One of the most influential individuals in Trust history, Ryerson lived his life as an exercise in philanthropy and civic duty. Named to the Executive Committee during the Great Depression in 1931, Edward L. Ryerson of Inland Steel (then Joseph T. Ryerson & Company) remained on the committee for 27 years, the last 14 as chairman.
Ryerson and Frank Loomis forged a working partnership as close as, if not closer than, the one Loomis had made with Clifford Barnes. Together they made significant strides in developing the structure and operations of the Trust.
In 1949 it was Ryerson and Loomis who made the crucial first steps toward founding the national membership organization that today represents foundation work: the Council on Foundations.
Ryerson, with Hermon Dunlap Smith, represented a new breed of businessman that emerged in the 1930s — the manager. While the original Trust founders acted as entrepreneurs, Ryerson and Smith brought growth and diversification to the structures of the Trust that were already in place.
Edward Ryerson of Inland Steel lived his life as an exercise in philanthropy and civic duty.

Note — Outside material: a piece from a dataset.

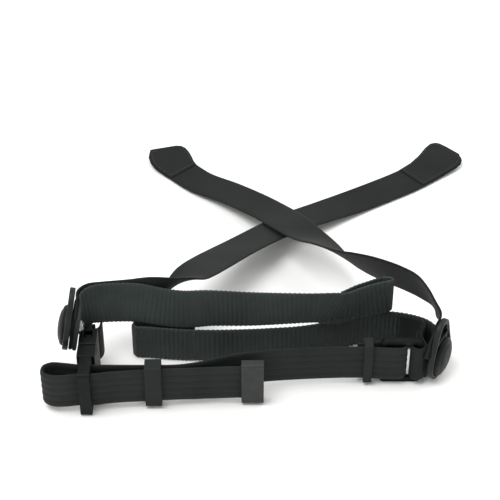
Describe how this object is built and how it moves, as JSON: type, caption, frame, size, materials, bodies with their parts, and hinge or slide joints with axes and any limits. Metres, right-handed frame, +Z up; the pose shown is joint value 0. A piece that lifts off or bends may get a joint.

Ryerson was an intimidating man, but not stuffy. He was a talented amateur magician who loved entertaining children while dressed in costume.
He never forgot the misery he witnessed during the Depression, even during the bitter strikes that marked the steel industry in the middle decades of the twentieth century. He had deep feelings and beliefs upholding the dignity and worth of human beings.